Building in Singapore

ERA APAC Centre, formerly known as Toa Payoh Theatre, Toa Payoh Entertainment Centre, Hersing Centre, ERA Centre, is a mixed-use development complex and former entertainment centre in Singapore. It is located near Toa Payoh Bus Interchange and Toa Payoh MRT station, beside HDB Hub and Orange Tee Building.

==History==
Toa Payoh Theatre was one of two cinemas opened for Toa Payoh HDB estate by Eng Wah Organisation in the 1970s, the other being the Kong Chian Cinema which was located near the Toa Payoh Branch Library.

It was then being upgraded to the Toa Payoh Entertainment Centre in November 1997 to serve as a leisure space for Toa Payoh residents.
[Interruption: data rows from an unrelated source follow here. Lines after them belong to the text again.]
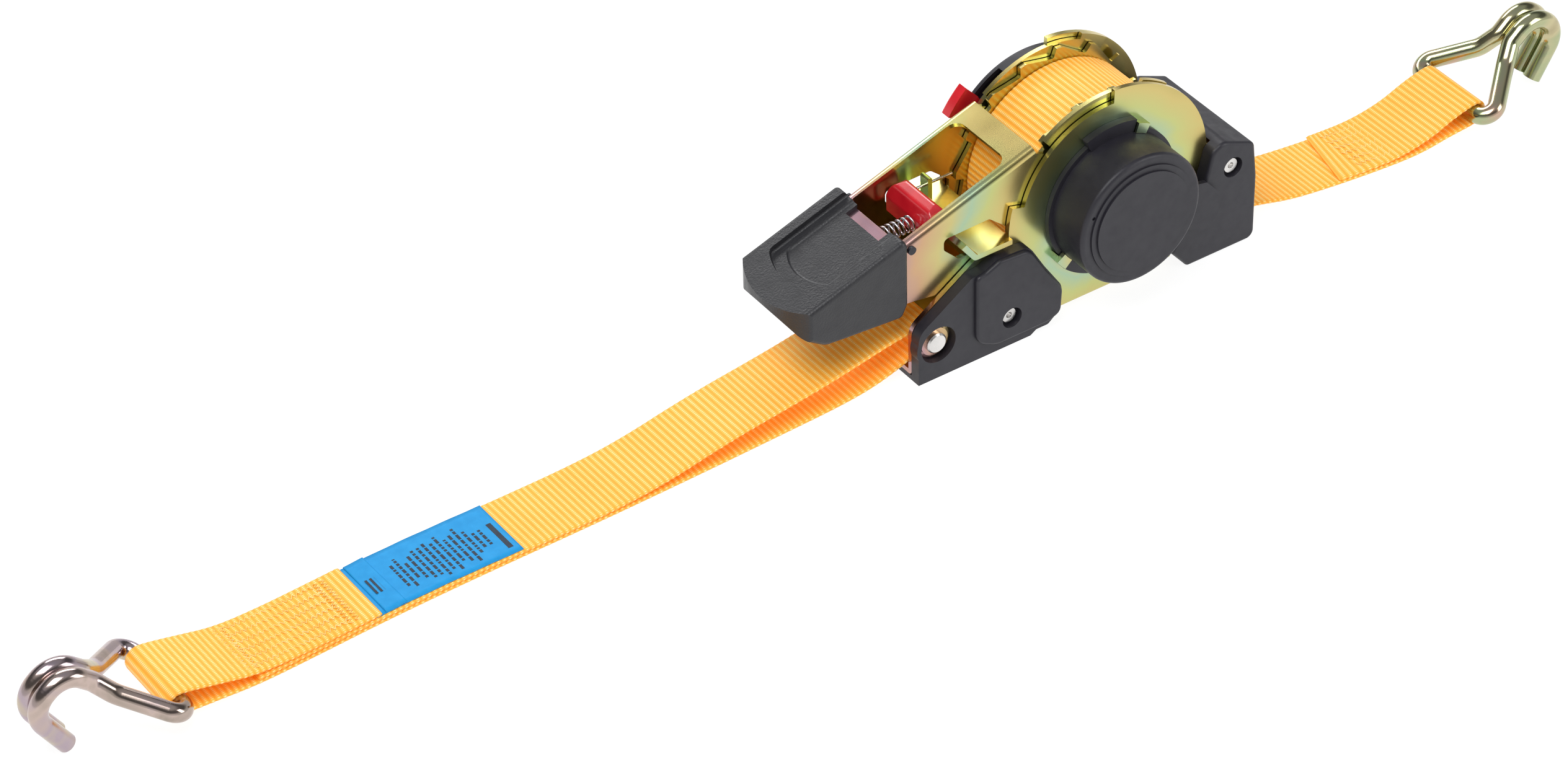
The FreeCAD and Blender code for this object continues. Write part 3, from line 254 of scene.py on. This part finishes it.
def red_plastic():
    material = new_material("red_plastic")
    shader = principled(material, (0.62, 0.012, 0.022), 0.22, Specular_IOR_Level=0.6)
    shader.inputs["Coat Weight"].default_value = 0.5
    shader.inputs["Coat Roughness"].default_value = 0.1
    n = Nodes(material)
    tones = [(0.3, (0.55, 0.008, 0.018)), (0.7, (0.7, 0.018, 0.028))]
    n.link(n.ramp(n.noise(120.0, 2.0), tones), "Base Color")
    n.link(n.bump(n.noise(2500.0, 2.0), 0.00002, 0.2), "Normal")
    return material


def bright_steel(name, tint, rough):
    material = new_material(name)
    principled(material, tint, rough, 1.0)
    n = Nodes(material)
    darker = tuple(value * 0.8 for value in tint)
    n.link(n.ramp(n.noise(120.0, 4.0), [(0.3, darker), (0.65, tint)]), "Base Color")
    n.link(n.ramp(n.noise(400.0, 3.0), [(0.3, grey(rough - 0.05)), (0.7, grey(rough + 0.12))]), "Roughness")
    return material


def webbing():
    """Woven polyester: ribs across and rows of short floats, from the mesh's own two lengths in mm; its
    colour follows the weave's height, darker orange in the rib valleys as painted shade and pale on the
    floats as painted highlight.
    """
    material = new_material("webbing")
    # The constant orange emission is a painted glow: it lifts the webbing's shaded sides to deep orange,
    # though the strap is no lamp.
    principled(material, (0.98, 0.42, 0.03), 0.6, Sheen_Weight=0.06, Sheen_Roughness=0.4,
               Emission_Color=(1.0, 0.24, 0.005, 1), Emission_Strength=0.14)
    n = Nodes(material)
    parts = n.add("SeparateXYZ", {"Vector": n.add("UVMap", uv_map="weave").outputs["UV"]})
    along = n.math("MULTIPLY", parts.outputs["X"], 1.0 / RIB_PITCH)
    across = n.math("MULTIPLY", parts.outputs["Y"], 1.0 / DASH_PITCH)
    stagger = n.math("MULTIPLY", n.math("MODULO", n.math("FLOOR", along), 2.0), 0.5)
    rib = n.math("SINE", n.math("MULTIPLY", n.math("FRACT", along), math.pi))
    beat = n.math("FRACT", n.math("ADD", across, stagger))
    dash = n.math("SINE", n.math("MULTIPLY", beat, math.pi))
    second = n.math("FRACT", n.math("ADD", n.math("ADD", across, stagger), 0.5))
    filler = n.math("SINE", n.math("MULTIPLY", second, math.pi))
    valley = n.math("SUBTRACT", 1.0, rib)
    floats = n.math("MULTIPLY", n.math("MULTIPLY", rib, rib), dash)
    height = n.math("ADD", floats, n.math("MULTIPLY", rib, 0.45))
    height = n.math("ADD", height, n.math("MULTIPLY", n.math("MULTIPLY", valley, filler), 0.4))
    wear = n.noise(35.0, 4.0)
    # Colour level: weave height plus random tone; the dark orange low end is painted shade in the rib
    # valleys and the pale high end is painted highlight on the floats.
    level = n.math("ADD", n.math("MULTIPLY", height, 0.62), n.math("MULTIPLY", wear, 0.25))
    colour = n.ramp(level, [
        (0.12, (0.92, 0.3, 0.01)),
        (0.36, (0.97, 0.42, 0.03)),
        (0.62, (1.0, 0.54, 0.07)),
        (0.86, (1.0, 0.7, 0.2)),
        (1.0, (1.0, 0.82, 0.4)),
    ])
    n.link(colour, "Base Color")
    fibre = n.noise(9000.0, 2.0)
    n.link(n.bump(n.math("ADD", height, n.math("MULTIPLY", fibre, 0.25)), 0.00016, 0.8), "Normal")
    return material


def plain_cloth(name, colour, lighter, rough=0.5):
    material = new_material(name)
    principled(material, colour, rough, Specular_IOR_Level=0.2)
    n = Nodes(material)
    n.link(n.ramp(n.noise(300.0, 4.0), [(0.3, colour), (0.75, lighter)]), "Base Color")
    n.link(n.bump(n.noise(4000.0, 2.0), 0.00005, 0.5), "Normal")
    return material


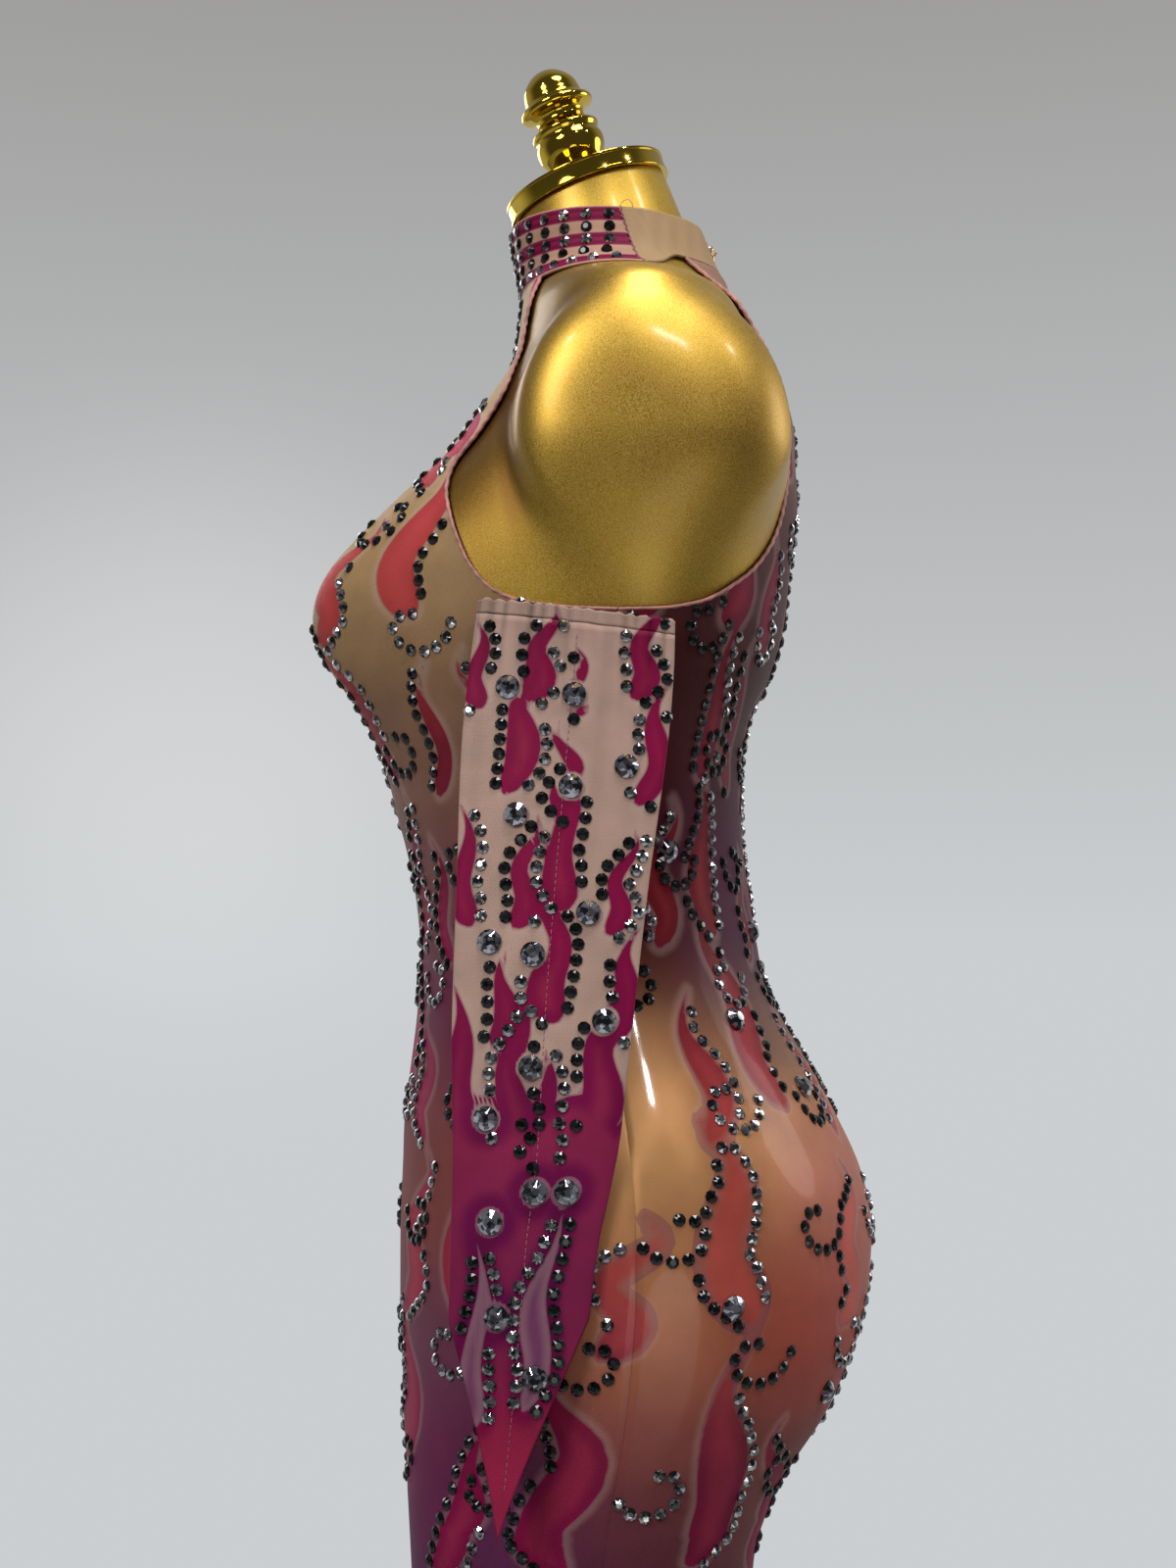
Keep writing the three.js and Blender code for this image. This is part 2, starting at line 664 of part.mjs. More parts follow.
// One large stone: a flat back, a girdle and a faceted crown with a flat table.
function stoneGeometry() {
  const { radius, girdle, crown, table } = stone;
  const profile = [[0, 0], [0.2, radius], [girdle, radius], [girdle + crown, radius * table]];
  return turned([...profile, [girdle + crown, 0]], stone.sides);
}

// Sets a stone on a surface that is given as a function of two values.
function setStone(name, surface, u, v) {
  const step = 0.05;
  const origin = surface(u, v);
  const alongU = surface(u + step, v).sub(surface(u - step, v));
  const alongV = surface(u, v + step).sub(surface(u, v - step));
  const normal = alongU.cross(alongV).normalize();
  for (const [side, sign] of [["left", 1], ["right", -1]]) {
    const mesh = addMesh(`${name}_${side}`, stoneGeometry(), smokeGlass);
    const way = new THREE.Vector3(normal.x * sign, normal.y, normal.z);
    mesh.quaternion.setFromUnitVectors(new THREE.Vector3(0, 0, 1), way);
    mesh.position.set(origin.x * sign, origin.y, origin.z).addScaledVector(way, stone.seat);
  }
}

function largeStones() {
  sleeveStones.forEach(({ across, height }, i) => {
    const surface = (turn, z) => sleevePoint(z, turn, 0);
    setStone(`sleeve_stone_${i + 1}`, surface, Math.asin(across), height);
  });
  hipStones.forEach(({ around, height }, i) => {
    const surface = (turn, z) => bodyPoint(z, turn, outerOffset);
    setStone(`hip_stone_${i + 1}`, surface, THREE.MathUtils.degToRad(around), height);
  });
}

formBody();
headPieces();
stand();
bodyPanels();
legPanels();
collar();
closure();
sleeves();
largeStones();

export default group;
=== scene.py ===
import math
import bmesh
import bpy
import numpy as np
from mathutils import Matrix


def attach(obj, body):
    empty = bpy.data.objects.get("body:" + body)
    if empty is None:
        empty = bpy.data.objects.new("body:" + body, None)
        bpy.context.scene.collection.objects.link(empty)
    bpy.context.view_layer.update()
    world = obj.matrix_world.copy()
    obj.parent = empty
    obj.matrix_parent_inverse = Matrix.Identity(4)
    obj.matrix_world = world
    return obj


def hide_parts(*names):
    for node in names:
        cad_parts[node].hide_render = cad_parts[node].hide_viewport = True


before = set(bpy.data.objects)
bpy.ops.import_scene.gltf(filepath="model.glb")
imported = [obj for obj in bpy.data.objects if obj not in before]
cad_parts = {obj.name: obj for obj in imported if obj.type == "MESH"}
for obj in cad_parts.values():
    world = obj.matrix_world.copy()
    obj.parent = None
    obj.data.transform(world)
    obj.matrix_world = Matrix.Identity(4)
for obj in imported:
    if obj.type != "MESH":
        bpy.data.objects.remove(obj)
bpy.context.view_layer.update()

mm = 0.001
rng = np.random.default_rng(11)
mirror = np.array([-1.0, 1.0, 1.0])
sides = (("left", np.ones(3)), ("right", mirror))


# Camera, lights and floor
studio = {
    "cameraPlace": (1.270, -0.00275, 1.096),
    "cameraPitch": 4.4,  # degrees up; it looks along -X
    "lens": 52.0,  # on a 36 mm long side
    "floorSize": 5.0,
    "floorColor": (0.50, 0.51, 0.52, 1),
    "wallPale": (0.60, 0.62, 0.635),
    "wallDim": (0.33, 0.325, 0.32),
    "wallDimAt": 0.42,  # how far up it is dim, as a share of straight up
    "room": (0.085, 0.085, 0.09),  # the dim room in front of the wall
    "roomFrom": (-0.45, 0.2),  # where the wall turns into the room, along X
    "sheen": {"toward": (-0.98, -0.17, 0.10), "reach": 0.2, "light": 0.22},  # a pale spot on the wall
    "worldStrength": 1.0,
    "softLights": [  # name, place, size, watts
        ("key", (1.7, -1.3, 2.4), 0.9, 25),
        ("overhead", (0.55, 0.25, 2.9), 0.7, 20),
        ("fromBack", (-0.5, 2.0, 1.9), 1.0, 10),
        ("farSide", (-1.8, -1.2, 2.0), 1.2, 10),
        ("low", (1.7, 0.5, 0.45), 0.9, 3.5),
    ],
    "spots": [  # name, place, size, watts
        ("ceilingNear", (1.5, 0.55, 2.6), 0.07, 7),
        ("ceilingFront", (1.1, -1.0, 2.7), 0.07, 7),
        ("ceilingRear", (0.7, 1.3, 2.7), 0.07, 6),
    ],
}


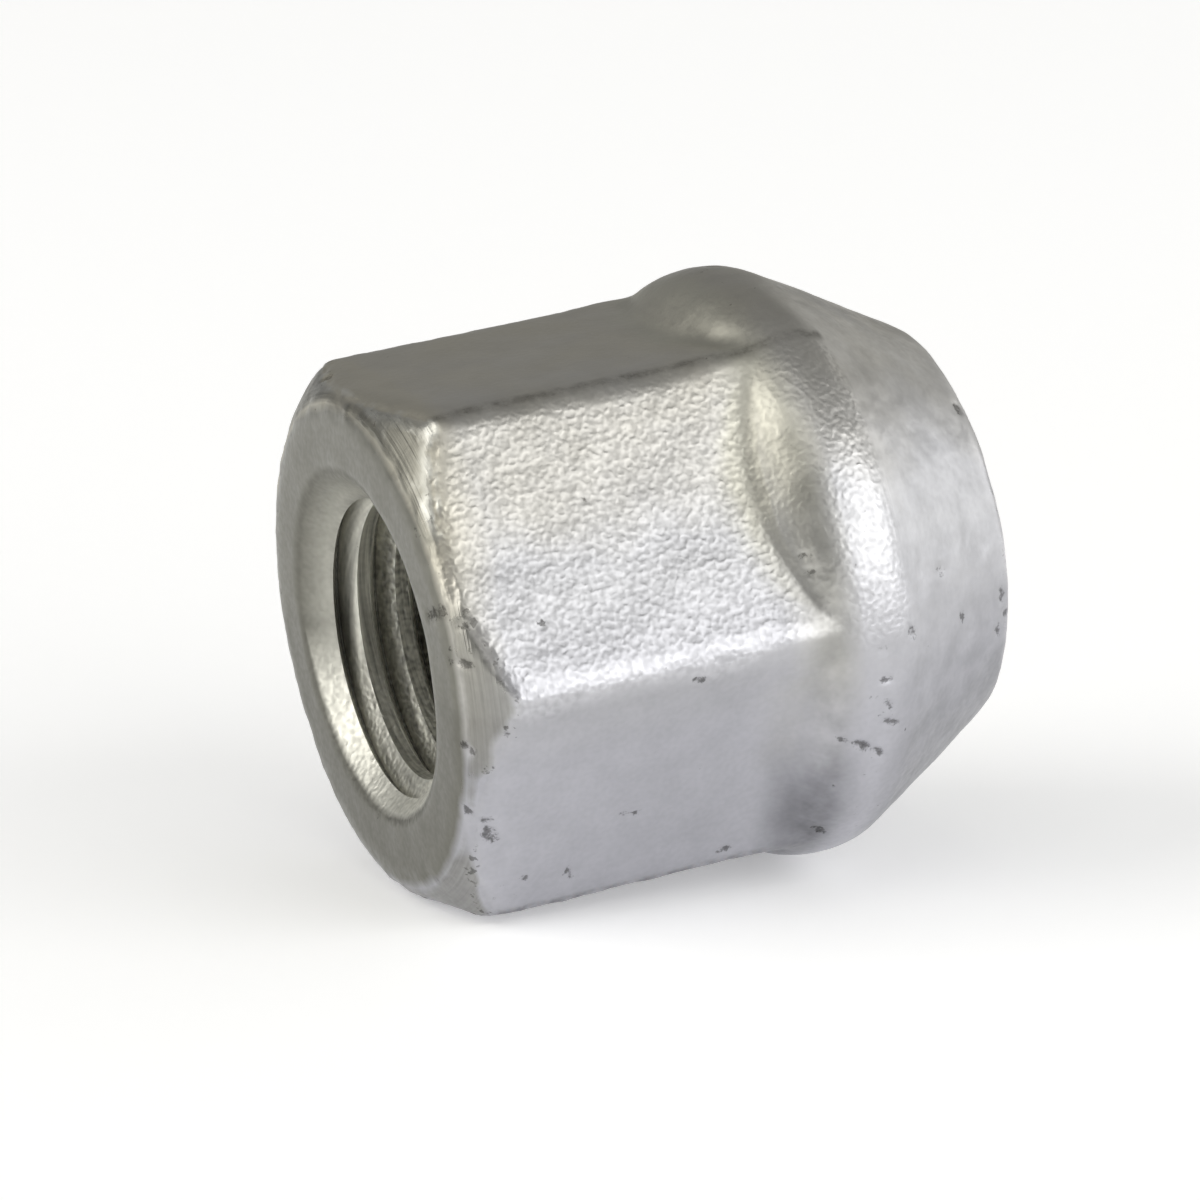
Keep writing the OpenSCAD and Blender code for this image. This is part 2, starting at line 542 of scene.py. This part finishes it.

# Directions out from the nut's axis, by their angle round it
LINED_CORNER = (cos(radians(-150)), sin(radians(-150)), 0)           # the corner with a dark broken line beside it
LINED_CORNER_SIDE = (sin(radians(-150)), -cos(radians(-150)), 0)     # square across that corner
WARM_SIDE = (cos(radians(170)), sin(radians(170)), 0)
GRAINY_SIDE = (cos(radians(-118)), sin(radians(-118)), 0)           # coarse here and opposite

GRAIN_SIZE = 0.21           # the plated grain on forged faces, mm
RIPPLE_SIZE = 1.3           # soft ripples on the seat, mm
TURNING_SIZE = 0.16         # spacing of the turning marks, mm
GRAIN_RISE = 0.014          # how high the grain, the turning marks and the ripples rise, mm
TURNING_RISE = 0.03
RIPPLE_RISE = 0.075

# Masks by place. Each row gives a measure, where on it the mask starts and where it is reached,
# and the mask's value at the two. The measures: height is along the nut from its end face and
# radius out from its axis; inside_chamfer is how far in from the chamfer's cone a place lies,
# and edge how far the skin stands out there, all in millimetres; low_side goes from -1 on the
# nut's upper side to 1 on its lower side; nick is 1 in the middle of a nick.
MASKS = {
    # where it was turned, and all but the hole
    "seat": ("height", 16.75, 16.95, 0, 1),
    "chamfer": ("inside_chamfer", 0.32, 0.2, 0, 1),
    "face": ("height", 0.3, 0.15, 0, 1),
    "hole": ("radius", 6.7, 6.5, 0, 1),
    "outer": ("radius", 6.5, 6.8, 0, 1),
    # the turned end and the chamfer's rim, for painted shade and the rim's painted highlight
    "on_rim": ("inside_chamfer", 0.5, 0.36, 0, 1),
    "rim_edge": ("edge", 0.025, 0.06, 0, 1),
    "rim_outside": ("radius", 9.2, 9.35, 0, 1),
    "upper_rim": ("low_side", -0.5, -0.68, 0.12, 1),
    "low_rim": ("low_side", -0.62, -0.45, 0, 1),
    "chamfer_dull": ("low_side", -0.7, -0.3, 0.85, 0.62),
    "near_end": ("height", 2.5, 0.5, 0, 0.8),
    # the hole, from its near mouth to its far one, with painted shade high in its mouth and in its
    # roots
    "mouth_in": ("radius", 4.6, 6.4, 0, 1),
    "near_mouth": ("height", 1.8, 1.2, 0, 1),
    "mouth_upper": ("low_side", 0.5, 0.1, 0, 1),
    "hole_low": ("low_side", 0.2, 0.6, 0.4, 1.3),
    "root": ("radius", 5.93, 5.985, 0, 1),
    "root_from": ("height", 0.7, 0.9, 0, 1),
    "drawn_from": ("height", 0.9, 1.3, 0, 1),
    "deep": ("height", 2.2, 3.4, 0, 1.6),
    "far_mouth": ("height", 21.4, 21.0, 0, 1),
    "root_to": ("height", 21.7, 21.5, 0, 1),
    # the lower side and its two lower corners, for painted reflections and painted shade
    "cool": ("low_side", -0.3, 0.3, 0, 1),
    "low_flat": ("low_side", 0.03, 0.07, 0, 1),
    "before_back": ("height", 12.0, 10.0, 0, 1),
    "corner_above": ("low_side", 0.842, 0.86, 0, 1),
    "corner_below": ("low_side", 0.9, 0.885, 0, 1),
    "corner_to": ("height", 12.6, 12.0, 0, 1),
    # the collar: its back slope, the pockets before it, and its top; the last two take painted shade
    "back_from": ("height", 12.5, 13.1, 0, 1),
    "back_to": ("height", 15.0, 14.3, 0, 1),
    "pocket_from": ("height", 12.0, 13.4, 0, 1),
    "deep_pocket_from": ("height", 12.6, 13.6, 0, 1),
    "pocket_to": ("height", 14.9, 14.0, 0, 1),
    "pocket_side": ("low_side", -0.8, -0.55, 0.1, 1.35),
    "top_side": ("low_side", -0.8, -0.97, 0, 1),
    # the seat's lower side, painted darker as shade
    "seat_low": ("low_side", 0.05, 0.7, 0, 1),
    "seat_from": ("height", 15.6, 17.2, 0, 1),
    # wear and nicks; the worn edges also take a painted highlight
    "worn_edge": ("edge", 0.01, 0.06, 0, 1),
    "in_nick": ("nick", 0.02, 0.15, 0, 1),
}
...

The entertainment centre contained three levels, with food restaurants, arcades and Eng Wah ticketing booths occupying the first two levels.

==Redevelopment==
On 9 December 2010, the cinema ceased operation together with another Eng Wah's Jubilee Entertainment Centre and was later renovated and converted into a simple shopping mall while the former cinema halls became a large, joint row of shops.

In February 2011, Eng Wah sold the entertainment centre to Hersing Pte Ltd for $66 million, and it was subsequently renamed as ERA Centre.

The centre was once again renamed as the Hersing Centre, before it was put up on sale again on 2 November 2015, with an indicative price around S$78 million.

In 2018, the centre was acquired by a real estate brokerage APAC Realty under the ERA for S$72.8 million and renamed again as ERA APAC Centre, to serve as ERA Asia Pacific's new headquarters. Space not used by ERA was leased to other retail stores.